Some of these publishing companies, not surprisingly, grew out of successful retail and distribution businesses (for example, Pacific and Capital). Notable publications from this second wave of ground-level comics (the late seventies to early eighties) included Sabre, a self-contained album by Don McGregor and Paul Gulacy (Eclipse, 1978); Elfquest, a serialized fantasy epic by Wendy and Richard Pini (self-published under the WaRP Graphics imprint, 1978); Capt. Victory and the Galactic Rangers, a traditional four-color series by mainstream veteran Jack Kirby (Pacific, 1981); and, in Canada, at least two titles: the SF anthology Andromeda (Andromeda Publications, 1977–79) and, in 1978, Dave Sim’s series Cerebus (self-published under the Aardvark-Vanaheim imprint).
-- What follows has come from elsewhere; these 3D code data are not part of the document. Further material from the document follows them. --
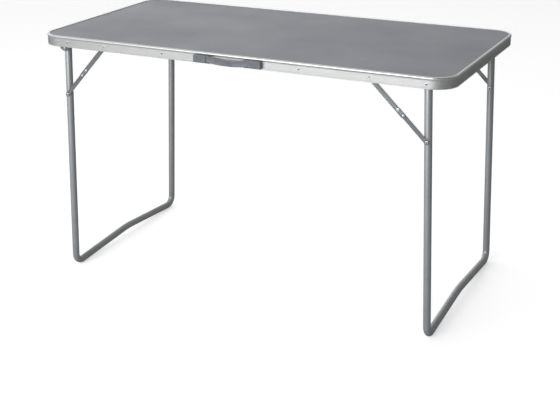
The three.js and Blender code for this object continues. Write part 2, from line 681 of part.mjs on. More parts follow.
// An end block: a cover over the strap's end, open behind the front wall and at its inner end.
function blockGeometry(out) {
  const outerEnd = BLOCK_INNER_END + BLOCK_LENGTH;
  const middle = out * (BLOCK_INNER_END + BLOCK_LENGTH / 2);
  const cover = plate(
    roundedRectangle(BLOCK_LENGTH / 2, BLOCK_HEIGHT / 2, BLOCK_CORNER),
    BLOCK_THICKNESS,
    outwards(CLEARANCE + BLOCK_THICKNESS),
  ).translate(middle, 0, 0);
  const halfSlot = STRAP_HEIGHT / 2 + CLEARANCE;
  const slot = (x0, x1, out0, out1) => box(Math.min(out * x0, out * x1), Math.max(out * x0, out * x1),
    outwards(out1), outwards(out0), -halfSlot, halfSlot);
  const floor = CLEARANCE + BLOCK_FLOOR;
  const wall = CLEARANCE + BLOCK_THICKNESS - BLOCK_FRONT_WALL;
  return cut(
    cover,
    slot(BLOCK_INNER_END - 1, outerEnd - BLOCK_END_WALL, floor, wall),
    slot(BLOCK_INNER_END - 1, BLOCK_INNER_END + BLOCK_WINDOW, floor, 2 * BLOCK_THICKNESS),
  );
}

// A strap half runs from its rounded bend at the grip into the block. Its body is thick up to the
// block's front wall, and its tail is thin enough to slide behind it.
function strapGeometry(out) {
  const half = STRAP_THICKNESS / 2;
  const outline = new THREE.Shape();
  outline.absarc(0, 0, half, Math.PI / 2, Math.PI / 2 + out * Math.PI, out < 0);
  outline.lineTo(0, -STRAP_BODY_REACH);
  outline.lineTo(out * STRAP_BODY_LENGTH, -STRAP_BODY_REACH);
  outline.lineTo(out * STRAP_BODY_LENGTH, -half);
  outline.lineTo(out * STRAP_LENGTH, -half);
  outline.lineTo(out * STRAP_LENGTH, half);
  outline.closePath();
  const geometry = new THREE.ExtrudeGeometry(outline, {
    depth: STRAP_HEIGHT, bevelEnabled: false, curveSegments: 4,
  });
  return geometry.translate(0, 0, -STRAP_HEIGHT / 2);
}

for (const { end, out } of ENDS) {
  add(table, `handle_block_${end}`, blockGeometry(out), GREY_PLASTIC).position.z = handleZ;
  const strap = add(table, `handle_strap_${end}`, strapGeometry(out), GREY_PLASTIC);
  strap.position.set(out * GRIP_HINGE, outwards(STRAP_STANDOFF), handleZ);
}

const gripEnd = GRIP_HINGE - STRAP_THICKNESS / 2 - CLEARANCE;
const gripOutline = roundedRectangle(gripEnd, GRIP_THICKNESS / 2, 1.5);
add(table, 'handle_grip', new THREE.ExtrudeGeometry(gripOutline, {
  depth: STRAP_HEIGHT, bevelEnabled: false, curveSegments: 3,
}).translate(0, outwards(GRIP_STANDOFF), handleZ - STRAP_HEIGHT / 2), GREY_PLASTIC);

export default table;
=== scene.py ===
"""A folding camping table: fine shapes, finishes, light and camera for its frame."""

import logging
import math
from dataclasses import dataclass, field, replace
from enum import Enum
from typing import Callable, ClassVar, Sequence

import bmesh
import bpy
from mathutils import Matrix, Vector


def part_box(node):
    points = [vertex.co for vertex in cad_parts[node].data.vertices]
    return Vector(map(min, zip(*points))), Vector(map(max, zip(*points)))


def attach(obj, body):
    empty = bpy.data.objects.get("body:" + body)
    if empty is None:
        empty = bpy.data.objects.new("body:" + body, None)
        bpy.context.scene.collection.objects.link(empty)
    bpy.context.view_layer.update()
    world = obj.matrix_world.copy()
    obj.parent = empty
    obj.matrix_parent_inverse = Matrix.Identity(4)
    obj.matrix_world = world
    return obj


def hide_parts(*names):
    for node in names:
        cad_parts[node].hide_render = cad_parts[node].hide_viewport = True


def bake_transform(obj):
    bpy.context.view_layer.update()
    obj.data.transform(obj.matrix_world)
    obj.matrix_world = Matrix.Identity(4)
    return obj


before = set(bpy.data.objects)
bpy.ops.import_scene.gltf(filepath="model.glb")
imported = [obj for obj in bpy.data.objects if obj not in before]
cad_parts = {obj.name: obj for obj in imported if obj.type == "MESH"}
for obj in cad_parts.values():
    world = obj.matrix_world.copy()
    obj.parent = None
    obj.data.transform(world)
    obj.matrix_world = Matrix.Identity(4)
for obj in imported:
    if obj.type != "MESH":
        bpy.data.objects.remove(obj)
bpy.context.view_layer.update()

log = logging.getLogger("folding_table")

MM = 0.001
SHARP = math.radians(35)
TURNED_SHARP = math.radians(40)
TUBE_SHARP = math.radians(50)
TOUCH = 1e-6
SLIVER = 0.005 * MM

Point = Sequence[float]
Pair = tuple[float, float]
Triple = tuple[float, float, float]
Color = tuple[float, float, float, float]
Test = Callable[[Vector], bool]
Socket = bpy.types.NodeSocket
Outputs = bpy.types.NodeOutputs


class Side(Enum):
    """A long side of the table, valued by its direction along Y."""

    FRONT = -1
    BACK = 1

    @property
    def word(self) -> str:
        """The side as node names spell it."""
        return self.name.lower()


class End(Enum):
    """An end of the table, valued by its direction along X."""

    LEFT = -1
    RIGHT = 1

    @property
    def word(self) -> str:
        """The end as node and body names spell it."""
        return self.name.lower()


# ---- Working on one mesh at a time, as by hand ----


def select_only(piece: bpy.types.Object) -> None:
    """Leaves one object selected and active.

    Args:
        piece: The object to work on.
    """
    bpy.ops.object.select_all(action="DESELECT")
    piece.select_set(True)
    bpy.context.view_layer.objects.active = piece


def begin_edit(piece: bpy.types.Object) -> None:
    """Opens a piece in edit mode with everything selected.

    Args:
        piece: The object to edit.
    """
    select_only(piece)
    bpy.ops.object.mode_set(mode="EDIT")
    bpy.ops.mesh.select_mode(type="VERT")
    bpy.ops.mesh.select_all(action="SELECT")


def end_edit() -> None:
    """Goes back to object mode."""
    bpy.ops.object.mode_set(mode="OBJECT")


def pick(mode: str, test: Test) -> None:
    """Selects the vertices or faces of the edited mesh that pass a test.

    Args:
        mode: "VERT" or "FACE".
        test: Takes a vertex's place or a face's middle and says whether it is wanted.
    """
    bpy.ops.mesh.select_mode(type=mode)
    bpy.ops.mesh.select_all(action="DESELECT")
    mesh = bpy.context.edit_object.data
    shape = bmesh.from_edit_mesh(mesh)
    if mode == "VERT":
        for vertex in shape.verts:
            vertex.select = test(vertex.co)
    else:
        for face in shape.faces:
            face.select = test(face.calc_center_median())
    shape.select_flush_mode()
    bmesh.update_edit_mesh(mesh)


def fix_place(piece: bpy.types.Object, place: Matrix | None = None) -> None:
    """Puts an object's transform, and then a further one, into its mesh.

    Args:
        piece: The object, left at the origin and unturned.
        place: Where the finished mesh goes, or None to leave it where it was modelled.
    """
    piece.data.transform(piece.matrix_basis)
    piece.matrix_basis = Matrix.Identity(4)
    if place is not None:
        piece.data.transform(place)
    piece.data.update()


def apply_modifier(piece: bpy.types.Object, kind: str, **settings: object) -> None:
    """Adds a modifier and applies it.

    Args:
        piece: The object to change.
        kind: The modifier's type.
        **settings: Its properties.
    """
    select_only(piece)
    modifier = piece.modifiers.new(kind.title(), kind)
    for name, value in settings.items():
        setattr(modifier, name, value)
    bpy.ops.object.modifier_apply(modifier=modifier.name)


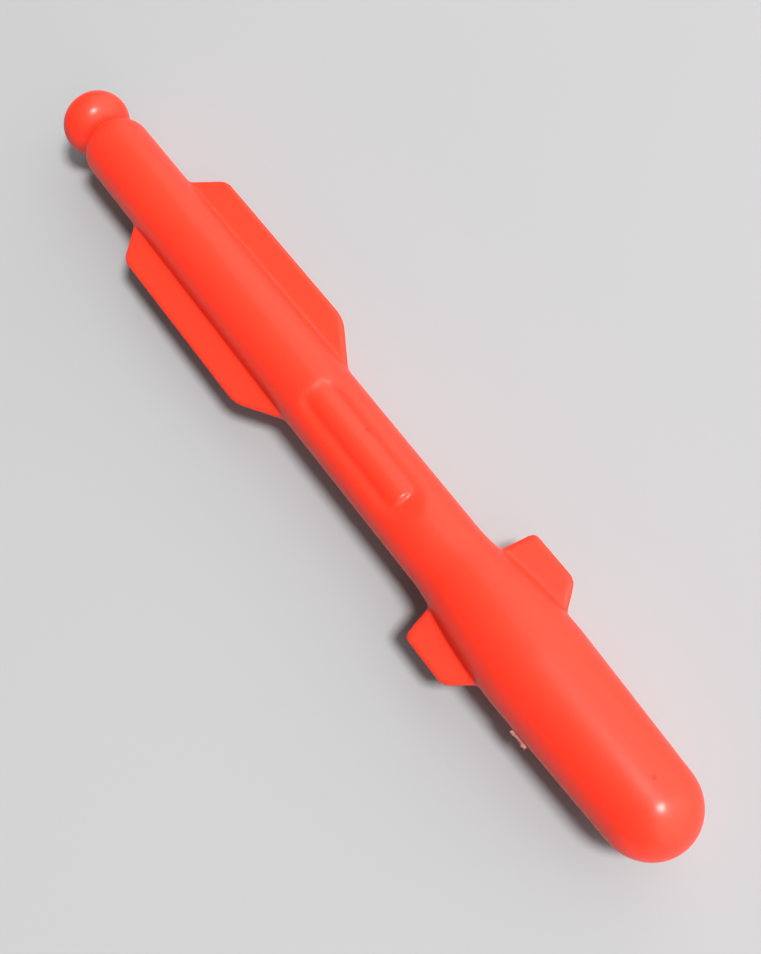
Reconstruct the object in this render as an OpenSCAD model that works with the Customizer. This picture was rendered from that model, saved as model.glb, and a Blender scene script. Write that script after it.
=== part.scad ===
// Toy missile for a spring launcher, a single plastic moulding that lies on its belly.
// The nose points along +X, the fins spread along Y and Z is up.
// The origin is on the ground, under the middle of the overall length.
// Stations are distances from the tail end, measured along the axis of the body.

/* [Overall] */
// Length from the flat end of the tail ball to the tip of the nose
overall_length = 108.9; // [104:0.1:125]

/* [Tail] */
// Radius of the round rim of the tail ball, half of the ball's length
ball_rim_r = 2.75; // [2.5:0.05:3]
// Radius of the flat end of the tail ball
ball_flat_r = 1.4; // [1:0.05:1.5]
// Radius of the shank, the stretch that fits a launcher
shank_r = 4.15; // [4.15:0.05:4.4]
// Rounding radius of the tail end of the shank
shank_round = 2.9; // [2.4:0.1:3.4]
// Radius at the bottom of the latch groove between ball and shank
groove_r = 1.95; // [1.7:0.05:2.4]
// Station where the shank ends and the rear body starts
shank_end = 17.9; // [14.9:0.5:17.9]

/* [Body] */
// Radius of the rear body at its nose end
rear_r = 4.4; // [4.2:0.05:4.8]
// Station where the rear body ends and the waist starts
rear_end = 50.9; // [50.4:0.1:51.4]
// Radius of the waist where the flare starts
waist_r = 4.33; // [4.2:0.01:4.5]
// Station where the waist ends and the fore body flares out
waist_end = 73.5; // [72.9:0.1:74.9]
// Largest radius of the fore body, at the end of its flare
fore_r = 5.65; // [5.2:0.05:6.2]
// Length of the flare
flare_length = 14.4; // [12:0.1:18]
// Radius of the hollow curve at the foot of the flare
flare_hollow_r = 15; // [5:1:30]
// Radius of the round nose
nose_r = 5.05; // [4.6:0.05:5.6]

/* [Fins] */
// Thickness of the wings and the canards
fin_thickness = 1.3; // [1:0.1:1.8]
// Distance from the axis to the tip edge of a wing
wing_reach = 7.7; // [6.5:0.1:9]
// Station where the tip edge of a wing starts
wing_tip_start = 21.3; // [21.3:0.1:24.9]
// Station where the tip edge of a wing ends
wing_tip_end = 44.9; // [38.9:0.1:44.9]
// Run along the body of a wing's tail edge for each unit of span
wing_tail_rake = 0.83; // [0.3:0.01:0.9]
// Run along the body of a wing's nose edge for each unit of span
wing_nose_rake = 1.62; // [0.5:0.01:1.7]
// Distance from the axis to the tip edge of a canard
canard_reach = 8.45; // [7:0.05:10]
// Station where the tip edge of a canard starts
canard_tip_start = 77.3; // [76.9:0.1:78.9]
// Station where the tip edge of a canard ends
canard_tip_end = 83.5; // [81.9:0.1:86.9]
// Run along the body of a canard's tail edge for each unit of span
canard_tail_rake = 0.19; // [0.1:0.01:0.4]
// Run along the body of a canard's nose edge for each unit of span
canard_nose_rake = 0.73; // [0.3:0.01:1]
// Rounding radius of the fins' corners
fin_corner_r = 0.8; // [0.3:0.1:1]

/* [Recess and rib] */
// Station of the square tail end of the recess
recess_start = 51.8; // [51.5:0.1:52.9]
// Station of the round nose end of the recess
recess_end = 69.1; // [68.1:0.1:70.9]
// Width of the recess
recess_width = 4.8; // [4.4:0.1:5.4]
// Depth of the recess below the top of the waist
recess_depth = 0.8; // [0.6:0.1:1.2]
// Radius of the rounded top of the rib
rib_r = 2; // [1.8:0.1:2.1]
// How far the rib's top stays below the top of the waist
rib_drop = 0.2; // [0.1:0.05:0.4]
// Station of the round nose end of the rib, on the floor of the recess
rib_end = 67.6; // [62.9:0.1:67.9]

/* [Gate stub] */
// Station of the middle of the gate stub
stub_station = 92.1; // [89.6:0.1:97.6]
// Length of the stub along the body
stub_length = 2.2; // [1:0.1:3]
// Height of the stub
stub_height = 0.7; // [0.5:0.1:1.2]
// How far the stub stands out of the side of the body
stub_proud = 0.4; // [0.2:0.05:0.6]

/* [Hidden] */
$fn = 96;

plastic = [0.98, 0.27, 0.18];
fin_plastic = [0.96, 0.31, 0.2];
stub_plastic = [0.95, 0.72, 0.66];

axis_height = fore_r;
ball_r = ball_flat_r + ball_rim_r;
groove_station = ball_rim_r + sqrt(pow(ball_rim_r, 2) - pow(groove_r - ball_flat_r, 2));
shank_round_rise = groove_r - (shank_r - shank_round);
shank_round_station = groove_station + sqrt(pow(shank_round, 2) - pow(shank_round_rise, 2));
flare_end = waist_end + flare_length;
flare_rise = fore_r - waist_r;
flare_angle = 2 * atan(flare_rise / flare_length);
flare_crown_r = flare_length / sin(flare_angle) - flare_hollow_r;
nose_station = overall_length - nose_r;
recess_floor = max(rear_r, waist_r) - recess_depth;
rib_centre_z = max(rear_r, waist_r) - rib_drop - rib_r;
rib_end_run = sqrt(pow(rib_r, 2) - pow(recess_floor - rib_centre_z, 2));
root_depth = 1.5;
corner_steps = 6;
hollow_steps = 6;
crown_steps = 14;
spare = 1;

// Moves a shape from stations along the axis to its place above the ground.
module placed() translate([-overall_length / 2, 0, axis_height]) children();

// Turns a profile of station against radius around the axis of the body.
module revolved() rotate([90, 0, 90]) rotate_extrude() rotate([0, 0, 90]) mirror([0, 1]) children();

// A solid of straight taper between two stations.
module taper(start, end, start_r, end_r) {
    translate([start, 0, 0]) rotate([0, 90, 0]) cylinder(h = end - start, r1 = start_r, r2 = end_r);
}

// Corner point i of an outline, replaced by the points of its rounding arc.
function rounded_corner(points, i, radius) =
    let (
        count = len(points),
        corner = points[i],
        before = points[(i + count - 1) % count] - corner,
        after = points[(i + 1) % count] - corner,
        to_before = before / norm(before),
        to_after = after / norm(after),
        half_angle = acos(to_before * to_after) / 2,
        bisector = (to_before + to_after) / norm(to_before + to_after),
        centre = corner + bisector * radius / sin(half_angle),
        first = corner + to_before * radius / tan(half_angle) - centre,
        last = corner + to_after * radius / tan(half_angle) - centre,
        turn = 180 - 2 * half_angle,
        side = sign(first[0] * last[1] - first[1] * last[0])
    )
    [for (step = [0:corner_steps])
        let (a = side * turn * step / corner_steps)
        centre + [first[0] * cos(a) - first[1] * sin(a), first[0] * sin(a) + first[1] * cos(a)]];

// Outline of a fin on the +Y side: the two root corners are inside the body, the tip corners are round.
function fin_outline(reach, root, tip_start, tip_end, tail_rake, nose_rake, radius) =
    let (corners = [
        [tip_start - (reach - root) * tail_rake, root],
        [tip_start, reach],
        [tip_end, reach],
        [tip_end + (reach - root) * nose_rake, root]
    ])
    concat([corners[0]], rounded_corner(corners, 1, radius), rounded_corner(corners, 2, radius),
           [corners[3]]);

module fin_plate(outline) {
    translate([0, 0, -fin_thickness / 2]) linear_extrude(fin_thickness) polygon(outline);
}

module rear_solid() taper(shank_end, rear_end, shank_r, rear_r);

module waist_solid() taper(rear_end, waist_end, rear_r, waist_r);

// The fore body's profile: hollow curve, crown curve and straight taper down to the nose.
function fore_outline() =
    let (
        hollow = [for (step = [0:hollow_steps])
            let (a = flare_angle * step / hollow_steps)
            [waist_end + flare_hollow_r * sin(a), waist_r + flare_hollow_r * (1 - cos(a))]],
        crown = [for (step = [1:crown_steps])
            let (a = flare_angle * (1 - step / crown_steps))
            [flare_end - flare_crown_r * sin(a), fore_r - flare_crown_r * (1 - cos(a))]]
    )
    concat([[waist_end, 0]], hollow, crown, [[nose_station, nose_r], [nose_station, 0]]);

module fore_solid() revolved() polygon(fore_outline());

// Wing on the +Y side, its root shaped to the rear body.
module wing() {
    outline = fin_outline(wing_reach, rear_r - root_depth, wing_tip_start, wing_tip_end,
                          wing_tail_rake, wing_nose_rake, fin_corner_r);
    difference() {
        fin_plate(outline);
        taper(shank_end - root_depth, shank_end, shank_r, shank_r);
        rear_solid();
        waist_solid();
    }
}

// Canard on the +Y side, its root shaped to the flare.
module canard() {
    outline = fin_outline(canard_reach, waist_r - root_depth, canard_tip_start, canard_tip_end,
                          canard_tail_rake, canard_nose_rake, fin_corner_r);
    difference() {
        fin_plate(outline);
        fore_solid();
    }
}

module tail_ball() color(plastic) placed() revolved() intersection() {
    union() {
        translate([ball_rim_r, ball_flat_r]) circle(ball_rim_r);
        square([2 * ball_rim_r, ball_flat_r]);
    }
    square([groove_station, ball_r]);
}

module tail_shank() color(plastic) placed() {
    revolved() {
        intersection() {
            translate([shank_round_station, shank_r - shank_round]) circle(shank_round);
            translate([groove_station, 0]) square([shank_round_station - groove_station, shank_r]);
        }
        translate([groove_station, 0])
            square([shank_round_station - groove_station, shank_r - shank_round]);
        translate([shank_round_station, 0]) square([shank_end - shank_round_station, shank_r]);
    }
}

module rear_body() color(plastic) placed() rear_solid();

module wing_left() color(fin_plastic) placed() wing();

module wing_right() color(fin_plastic) placed() mirror([0, 1, 0]) wing();

module waist() color(plastic) placed() difference() {
    waist_solid();
    translate([0, 0, recess_floor]) linear_extrude(recess_depth + spare) {
        translate([recess_start, -recess_width / 2])
            square([recess_end - recess_width / 2 - recess_start, recess_width]);
        translate([recess_end - recess_width / 2, 0]) circle(recess_width / 2);
    }
}

module waist_rib() color(plastic) placed() intersection() {
    translate([0, 0, rib_centre_z]) {
        taper(recess_start, rib_end - rib_end_run, rib_r, rib_r);
        translate([rib_end - rib_end_run, 0, 0]) sphere(rib_r);
    }
    translate([recess_start, -rib_r, recess_floor])
        cube([rib_end - recess_start + spare, 2 * rib_r, rib_r]);
}

module fore_body() color(plastic) placed() fore_solid();

module canard_left() color(fin_plastic) placed() canard();

module canard_right() color(fin_plastic) placed() mirror([0, 1, 0]) canard();

module nose_cap() color(plastic) placed() intersection() {
    translate([nose_station, 0, 0]) sphere(nose_r);
    taper(nose_station, overall_length + spare, nose_r + spare, nose_r + spare);
}

module gate_stub() color(stub_plastic) placed() difference() {
    translate([stub_station - stub_length / 2, -fore_r - stub_proud, -stub_height / 2])
        cube([stub_length, fore_r, stub_height]);
    fore_solid();
}

tail_ball();
tail_shank();
rear_body();
wing_left();
wing_right();
waist();
waist_rib();
fore_body();
canard_left();
canard_right();
nose_cap();
gate_stub();
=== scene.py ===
import math
import bpy
import numpy as np
from mathutils import Matrix, Vector, noise


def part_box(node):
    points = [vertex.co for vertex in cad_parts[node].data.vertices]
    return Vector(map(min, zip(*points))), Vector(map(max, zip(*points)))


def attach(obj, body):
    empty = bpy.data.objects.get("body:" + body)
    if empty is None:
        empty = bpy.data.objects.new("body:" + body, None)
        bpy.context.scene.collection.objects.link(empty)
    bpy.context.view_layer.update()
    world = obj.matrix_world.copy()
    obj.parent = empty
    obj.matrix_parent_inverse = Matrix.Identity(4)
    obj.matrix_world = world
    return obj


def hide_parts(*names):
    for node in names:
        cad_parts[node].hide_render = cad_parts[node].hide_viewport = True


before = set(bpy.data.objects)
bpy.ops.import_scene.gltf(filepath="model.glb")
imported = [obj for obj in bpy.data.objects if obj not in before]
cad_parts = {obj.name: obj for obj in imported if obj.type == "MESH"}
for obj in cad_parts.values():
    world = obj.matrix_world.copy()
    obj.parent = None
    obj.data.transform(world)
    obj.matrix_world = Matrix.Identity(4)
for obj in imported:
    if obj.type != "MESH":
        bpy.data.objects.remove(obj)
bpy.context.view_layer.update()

MM = 0.001
SKIN_NODES = ["tail_ball", "tail_shank", "rear_body", "wing_left", "wing_right", "waist", "waist_rib",
              "fore_body", "canard_left", "canard_right", "nose_cap"]


def box_mm(node):
    low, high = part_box(node)
    return np.array(low) / MM, np.array(high) / MM


# ---------------------------------------------------------------- sizes from the frame, millimetres
ball_low, ball_high = box_mm("tail_ball")
shank_low, shank_high = box_mm("tail_shank")
rear_low, rear_high = box_mm("rear_body")
rib_low, rib_high = box_mm("waist_rib")
fore_low, fore_high = box_mm("fore_body")
nose_low, nose_high = box_mm("nose_cap")
wing_low, wing_high = box_mm("wing_left")
canard_low, canard_high = box_mm("canard_left")
stub_low, stub_high = box_mm("gate_stub")

AXIS_Z = (fore_low[2] + fore_high[2]) / 2
BALL_R = (ball_high[2] - ball_low[2]) / 2
SHANK_R = (shank_high[2] - shank_low[2]) / 2
REAR_R = (rear_high[2] - rear_low[2]) / 2
FORE_R = (fore_high[2] - fore_low[2]) / 2
NOSE_R = (nose_high[2] - nose_low[2]) / 2
NOSE_X = nose_low[0]
FIN_HALF = (wing_high[2] - wing_low[2]) / 2

# ---------------------------------------------------------------- sizes of the moulding's own detail
WAIST_R = 4.33          # radius where the flare starts
FLARE_LENGTH = 14.4
FLARE_HOLLOW_R = 15.0   # hollow curve at the foot of the flare
BALL_RIM_R = 2.75       # rounding of the ball's rim, the rest of its radius is a flat end
BALL_X = ball_low[0] + BALL_RIM_R
SHANK_ROUND = 2.9       # rounding of the shank's tail end
GROOVE_DEPTH_R = 1.95   # radius at the bottom of the groove behind the ball
GROOVE_FILLET = 0.12
WING_RAKES = (0.83, 1.62)       # run along the body for each unit of span, tail edge and nose edge
CANARD_RAKES = (0.19, 0.73)
FIN_CORNER = 0.7
FIN_EDGE_ROUND = 0.55
FIN_DRAFT = 0.08        # thickness lost on each face for each unit of span
WING_FILLET = 0.4
CANARD_FILLET = 0.4
RECESS_HALF_WIDTH = 2.45
RECESS_FLOOR = 3.6      # height of the floor above the axis
RECESS_WALL_BLEND = 1.0
RECESS_END_GAP = 1.5    # from the rib's nose end to the recess's nose end
RECESS_TAIL_BLEND = 2.0
RECESS_RUN_OUT = 4.0    # length over which the floor rises to the nose end
RECESS_RISE = 0.85
RIB_R = 2.0
RIB_HALF_WIDTH = 1.5
RIB_EDGE = 0.4
RIB_FILLET = 0.3
RIB_FILLET_LEAD = 1.0   # the rib's fillet starts this far behind the rib

# ---------------------------------------------------------------- steps of the field and its mesh
PROFILE_STEP = 0.1
PROFILE_SPREAD = 8      # steps on each side over which the body's profile is smoothed
VOXEL = 0.22
MARGIN = 3 * VOXEL      # empty space around the body in the grid
PROBE = 0.02            # step for the field's slope
LEAST_SLOPE = 0.05      # squared, keeps a vertex from a long jump where the field is flat
SETTLE_ROUNDS = 3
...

By the early eighties, the accelerating decline of newsstand sales led these publishers to rely increasingly on the then newly emergent fan (that is, direct) market to stave off disaster (see, for example, news coverage in The Comics Journal, circa 1980–81). This situation led, albeit gradually, to an overwhelming emphasis on organized fandom as the comic book’s core audience—and on the costumed superhero as its core genre. The current market thus represents a paradox. It has roots both in the comix counterculture of the late sixties (in particular its distribution network, which prior to 1973 constituted a thriving alternative economy) and in the nostalgic interests of a minority of dedicated comic book collectors, particularly superhero collectors, who began to correspond and barter with each other during the late fifties, and more visibly from 1965 onwards (see Schelly 20–21, 89–97).